Dans la décision de la Cour de cassation du 20 mars 2025, il est question de l’action civile de la commune issue de l’article L.480-14 du Code de l’Urbanisme.
Cette action propre à la commune ou à l’EPCI se justifie car la collectivité est compétente en matière d’urbanisme, pour délivrer les autorisations d’urbanisme en application des articles L.422-1 et L. 422-3 du code de l’urbanisme et veiller au respect des documents d’urbanisme applicables sur son territoire.
La collectivité est tenue d’assurer le respect des règles d’urbanisme : celui-ci répond à un objectif d’intérêt général qui justifie l’action en démolition ou en mise en conformité.
La commune peut donc exercer cette action en cas d’abstention de l’établissement public compétent en matière de plan local d’urbanisme, alors même qu’une violation de la règle d’urbanisme a été constatée (Cour de cassation, 3ème chambre civile, 21 janvier 2021, n°20-10.602).
Et c’est pour cela que la commune, qui agit sur ce fondement, n’a pas à démontrer un préjudice personnel et direct (Cour de cassation, 3ème chambre civile, 16 mai 2019, n° 17-31.757).
Les décisions de droit positif en cette matière sont rares.
La particularité de la décision du 25 mars dernier est la suivante : les juges de droit autorisent la commune à agir en référé pour faire cesser le trouble manifestement illicite résultant de la violation de la règle d’urbanisme.
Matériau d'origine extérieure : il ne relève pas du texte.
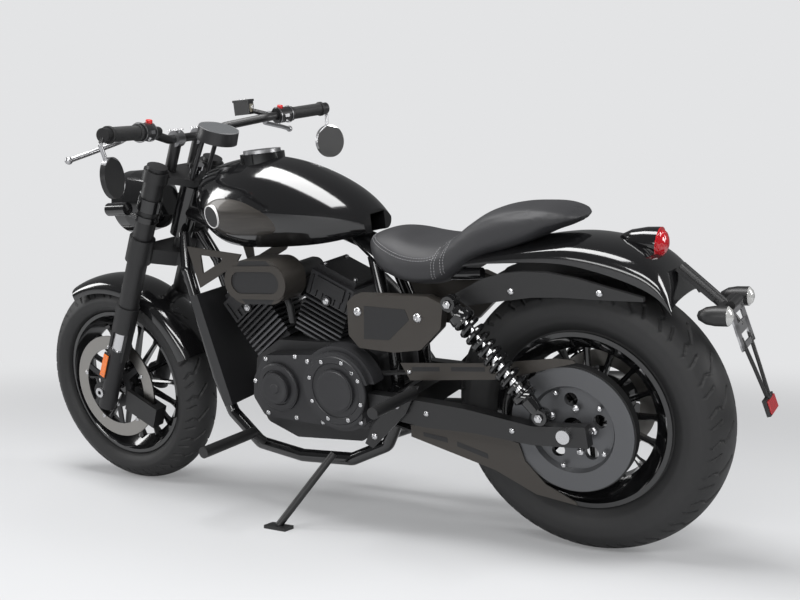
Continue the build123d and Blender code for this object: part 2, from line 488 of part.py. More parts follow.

Ainsi, parallèlement à l’action au fond, la commune peut agir en référé sur le fondement de l’article 835 du code de procédure civile.
L’action au fond de l’article L.480-14 du Code de l’urbanisme ne prive pas la commune d’agir en référé pour demander des mesures provisoires ou conservatoires.
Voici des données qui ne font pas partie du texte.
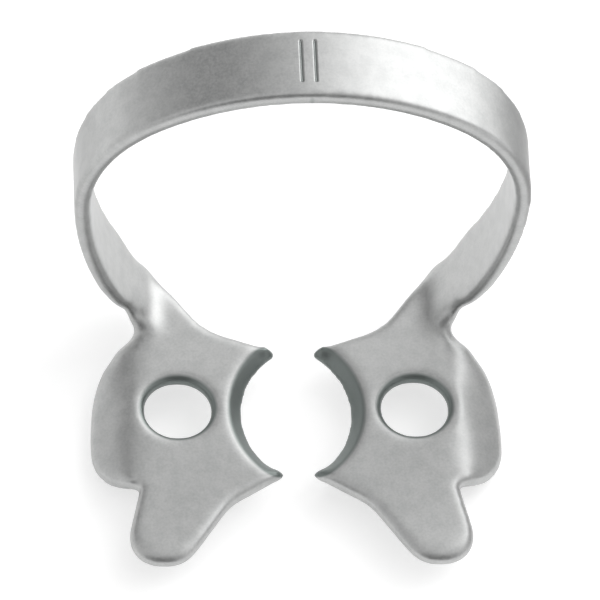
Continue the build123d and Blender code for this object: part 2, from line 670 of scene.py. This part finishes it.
    def displace(self, body: bpy.types.Object, shares: list[float], distance_mm: float) -> None:
        """Moves a part of the mesh along its normals.

        Args:
            body: the mesh object.
            shares: how much of the distance each vertex moves, from 0 to 1.
            distance_mm: the distance outwards, or inwards where it is negative.
        """
        apply_modifier(
            body,
            Change.DISPLACE,
            strength=distance_mm,
            mid_level=0.0,
            direction="NORMAL",
            vertex_group=self.weigh(body, shares),
        )
        body.vertex_groups.clear()

    @staticmethod
    def weigh(body: bpy.types.Object, shares: list[float]) -> str:
        """Adds a vertex group with a share for each vertex.

        Args:
            body: the mesh object.
            shares: the shares in the order of the vertices, cut off below 0 and above 1.

        Returns:
            The group's name.
        """
        group = body.vertex_groups.new(name="shares")
        found: dict[int, list[int]] = {}
        for number, share in enumerate(shares):
            found.setdefault(round(min(1.0, max(0.0, share)) * SHARE_STEPS), []).append(number)
        for step, chosen in found.items():
            if step:
                group.add(chosen, step / SHARE_STEPS, "REPLACE")
        return group.name

    def soften(self, body: bpy.types.Object, shares: list[float], passes: int) -> None:
        """Smooths a part of the mesh.

        Args:
            body: the mesh object.
            shares: how strongly each vertex is smoothed, from 0 to 1.
            passes: how many times.
        """
        group = self.weigh(body, shares)
        apply_modifier(body, Change.SMOOTH, factor=SMOOTH_FACTOR, iterations=passes, vertex_group=group)
        body.vertex_groups.clear()

    def stamp(self, body: bpy.types.Object) -> None:
        """Presses the plain strokes into the top of the bow.

        Args:
            body: the rounded clamp, in millimetres.
        """
        reach = self.stroke_half_width_mm * self.stroke_margin
        lines = [(Vector(first), Vector(last)) for first, last in self.stroke_lines]
        activate(body)
        bpy.ops.object.mode_set(mode="EDIT")
        bpy.ops.mesh.select_all(action="DESELECT")
        bpy.ops.mesh.select_mode(type="FACE")
        form = bmesh.from_edit_mesh(body.data)
        for face in form.faces:
            middle = face.calc_center_median()
            near = any(self.distance(middle, line) < reach for line in lines)
            face.select = near and face.normal.z > self.top_normal
        bmesh.update_edit_mesh(body.data)
        bpy.ops.mesh.subdivide(number_cuts=self.stroke_cuts)
        bpy.ops.object.mode_set(mode="OBJECT")
        shares = []
        for vertex in body.data.vertices:
            away = 1.0
            if vertex.normal.z > self.top_normal:
                nearest = min(self.distance(vertex.co, line) for line in lines)
                away = min(1.0, nearest / self.stroke_half_width_mm)
            shares.append((1.0 - away * away) ** 2)
        self.displace(body, shares, -self.stroke_depth_mm)

    @staticmethod
    def distance(point: Vector, line: tuple[Vector, Vector]) -> float:
        """Gives how far a point is from a stroke's line, seen from above.

        Args:
            point: the point.
            line: the two ends of the line.

        Returns:
            The distance across X and Y.
        """
        start, run = line[0].xy, line[1].xy - line[0].xy
        share = max(0.0, min(1.0, (point.xy - start).dot(run) / run.length_squared))
        return (point.xy - start - run * share).length

    def build(self, frame: dict) -> bpy.types.Object:
        """Builds the rounded, stamped and dressed clamp.


        Returns:
            The finished piece.
        """
        body = self.rounded_body(frame["nodes"][self.node])
        self.stamp(body)
        resize(body, MM)
        body.data.materials.clear()
        body.data.materials.append(self.finish.material())
        activate(body)
        bpy.ops.object.shade_smooth()
        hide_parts(self.node)
        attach(body, "root")
        return body


@dataclass(frozen=True)
class SoftPatch:
    """A part of the room's walls that is lighter or darker than the rest, with a wide soft border."""

    towards: Triple
    inner: float
    outer: float
    tone: float


@dataclass(frozen=True)
class SoftLamp:
    """A soft rectangular lamp, its face so many times as bright as white."""

    name: str
    spot: Triple
    size: Pair
    radiance: float
    aim: Triple

    def hang(self) -> None:
        """Hangs the lamp, unseen by the camera and by the steel's gloss."""
        light = bpy.data.lights.new(self.name, "AREA")
        light.shape = "RECTANGLE"
        light.size = self.size[0] * MM
        light.size_y = self.size[1] * MM
        light.energy = self.radiance * math.pi * light.size * light.size_y
        lamp = bpy.data.objects.new(self.name, light)
        lamp.location = place(self.spot)
        lamp.rotation_euler = (place(self.aim) - lamp.location).to_track_quat("-Z", "Y").to_euler()
        lamp.visible_camera = False
        lamp.visible_glossy = False
        bpy.context.scene.collection.objects.link(lamp)


@dataclass(frozen=True)
class Card:
    """A grey card beside the clamp, which only the steel sees."""

    tone: CardTone
    spot: Triple
    size: Pair
    aim: Triple

    def stand(self) -> None:
        """Stands the card in its place, facing its aim."""
        turn = (place(self.aim) - place(self.spot)).to_track_quat("Z", "Y").to_euler()
        bpy.ops.object.select_all(action="DESELECT")
        bpy.ops.mesh.primitive_plane_add(size=MM, location=place(self.spot), rotation=turn)
        sheet = bpy.context.active_object
        sheet.name = self.tone.name
        sheet.scale = (self.size[0], self.size[1], 1.0)
        sheet.data.materials.append(self.tone.material())
        sheet.visible_camera = False
        sheet.visible_diffuse = False
        sheet.visible_shadow = False
        sheet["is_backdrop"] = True


@dataclass
class Studio:
    """Camera, floor, lamp, cards and walls around the clamp."""

    pivot: Triple = (0.0, 0.25, 0.8)
    middle: Pair = (0.154, 4.515)
    azimuth: float = 6.3
    elevation: float = 56.4
    roll: float = 4.9
    distance: float = 300.0
    picture_width: float = 26.43
    sensor_width: float = 36.0
    clip: Pair = (0.01, 10.0)
    floor_half: float = 500.0
    key: SoftLamp = SoftLamp("key", (170.0, 150.0, 120.0), (200.0, 190.0), 0.8, (0.0, 4.0, 5.0))
    cards: tuple[Card, ...] = (
        Card(CardTone("right_card", 0.6), (17.0, 6.0, 5.0), (26.0, 14.0), (0.0, 6.0, 5.0)),
        Card(CardTone("left_card", 0.92), (-17.0, 6.0, 4.0), (26.0, 10.0), (0.0, 6.0, 4.0)),
    )
    world_tone: float = 0.85
    patches: tuple[SoftPatch, ...] = (
        SoftPatch((0.66, 0.55, 0.5), 12.0, 46.0, 2.5),
        SoftPatch((-0.52, 0.55, 0.65), 4.0, 38.0, 0.32),
        SoftPatch((-0.05, -0.75, 0.65), 18.0, 52.0, 0.26),
    )

    def camera(self) -> None:
        """Places the camera in front of the clamp, above it and a little to its left."""
        turn, rise, roll = (math.radians(angle) for angle in (self.azimuth, self.elevation, self.roll))
        gaze = Vector((math.sin(turn) * math.cos(rise), math.cos(turn) * math.cos(rise), -math.sin(rise)))
        level = Vector((math.cos(turn), -math.sin(turn), 0.0))
        top = level.cross(gaze)
        right = level * math.cos(roll) + top * math.sin(roll)
        up = top * math.cos(roll) - level * math.sin(roll)
        lens = bpy.data.cameras.new("camera")
        lens.sensor_width = self.sensor_width
        lens.lens = self.sensor_width * self.distance / self.picture_width
        lens.clip_start, lens.clip_end = self.clip
        eye = bpy.data.objects.new("camera", lens)
        aim = Vector(self.pivot) + right * self.middle[0] + up * self.middle[1]
        turned = Matrix((right, up, -gaze)).transposed().to_4x4()
        eye.matrix_world = Matrix.Translation((aim - gaze * self.distance) * MM) @ turned
        bpy.context.scene.collection.objects.link(eye)
        bpy.context.scene.camera = eye

    def floor(self, height: float) -> None:
        """Lays the white paper floor under the clamp.

        Args:
            height: the floor's height in metres.
        """
        bpy.ops.object.select_all(action="DESELECT")
        bpy.ops.mesh.primitive_plane_add(size=2 * self.floor_half * MM, location=(0, 0, height))
        ground = bpy.context.active_object
        ground.name = "floor"
        ground.data.materials.append(WhitePaper().material())
        ground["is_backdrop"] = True

    def world(self) -> None:
        """Fills the room with even pale light, lighter and darker where its soft patches are."""
        sky = bpy.data.worlds.new("studio")
        bpy.context.scene.world = sky
        sky.use_nodes = True
        nodes, links = sky.node_tree.nodes, sky.node_tree.links
        where = nodes.new("ShaderNodeTexCoord")
        tone = nodes.new("ShaderNodeValue").outputs[0]
        tone.default_value = self.world_tone
        for patch in self.patches:
            facing = nodes.new("ShaderNodeVectorMath")
            facing.operation = "DOT_PRODUCT"
            facing.inputs[1].default_value = Vector(patch.towards).normalized()
            links.new(where.outputs["Generated"], facing.inputs[0])
            angle = nodes.new("ShaderNodeMath")
            angle.operation = "ARCCOSINE"
            links.new(facing.outputs["Value"], angle.inputs[0])
            share = nodes.new("ShaderNodeMapRange")
            share.interpolation_type = "SMOOTHSTEP"
            share.inputs["From Min"].default_value = math.radians(patch.inner)
            share.inputs["From Max"].default_value = math.radians(patch.outer)
            share.inputs["To Min"].default_value = 1.0
            share.inputs["To Max"].default_value = 0.0
            links.new(angle.outputs[0], share.inputs["Value"])
            blend = nodes.new("ShaderNodeMix")
            blend.data_type = "FLOAT"
            blend.inputs[3].default_value = patch.tone
            links.new(share.outputs["Result"], blend.inputs["Factor"])
            links.new(tone, blend.inputs[2])
            tone = blend.outputs[0]
        links.new(tone, nodes["Background"].inputs["Strength"])
        nodes["Background"].inputs["Color"].default_value = (1.0, 1.0, 1.0, 1.0)

    def build(self, floor_height: float) -> None:
        """Builds the whole studio.

        Args:
            floor_height: the floor's height in metres.
        """
        self.camera()
        self.floor(floor_height)
        self.world()
        self.key.hang()
        for card in self.cards:
            card.stand()


def main() -> None:
    logging.basicConfig(level=logging.INFO, format="%(name)s: %(message)s")
    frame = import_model()
    cad_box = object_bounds()
    clamp = Clamp().build(frame)
    LOG.info("%s: %d faces", clamp.name, len(clamp.data.polygons))
    Studio().build(cad_box[0][2])
    bpy.context.scene.view_settings.view_transform = "Standard"


if __name__ == "__main__":
    main()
Le juge peut donc ordonner ce type de mesures ou la remise en état pour prévenir un dommage imminent ou pour faire cesser un trouble manifestement illicite.
Il n’est pas besoin de démontrer l’existence d’une urgence.
Le trouble manifestement illicite est caractérisé lorsque les aménagements et constructions ont été réalisés en violation des dispositions du code de l’urbanisme et du plan local d’urbanisme (Cour d’appel de Paris, 9 mars 2023, n° 22/15598).
La commune peut saisir le juge des référés sur le fondement de l’article 835 du code de procédure civile pour demander la remise en état dans le cas de la violation d’une règle d’urbanisme.
Et sur ce fondement peuvent par exemple être ordonnés l’interruption des travaux non autorisés (Cour de cassation, 3ème chambre civile, 25 septembre 2012, n° 11-19.005), ou la remise en état en cas de violation manifeste des règles édictées par le code de l’urbanisme, les ouvrages n’étant pas régularisables et engendrant un trouble manifestement illicite (Cour d’appel de Bordeaux, 1ère chambre civile, 5 avril 2023, n° 22/04560 ; Cour d’appel de Bordeaux, 1ère chambre civile, 19 mai 2021, n° 20/03906 ; Cour d’appel de Bordeaux, 1ère chambre civile, 23 février 2023, n°22/03086).
Les juges de droit ont, pour la première fois, par la décision du 20 mars clos le débat sur la faculté ou non de la commune de saisir le juge des référés : l’action au fond n’empêche en rien une action en référé.
Dans une dernière décision, la Cour de cassation entend faire de la saisine du juge des référés une voie opportune de lutter contre les constructions irrégulières : « le juge des référés qui ordonne, dans les conditions prévues par la loi, une mesure de remise en état ou de démolition pour faire cesser un trouble manifestement illicite résultant de la violation d’une règle d’urbanisme peut autoriser la commune, à défaut d’exécution par le bénéficiaire des travaux dans le délai prescrit, à y procéder d’office aux frais de l’intéressé » – Cass, 2ème civ , 27 mars 2025, n° 22-12787.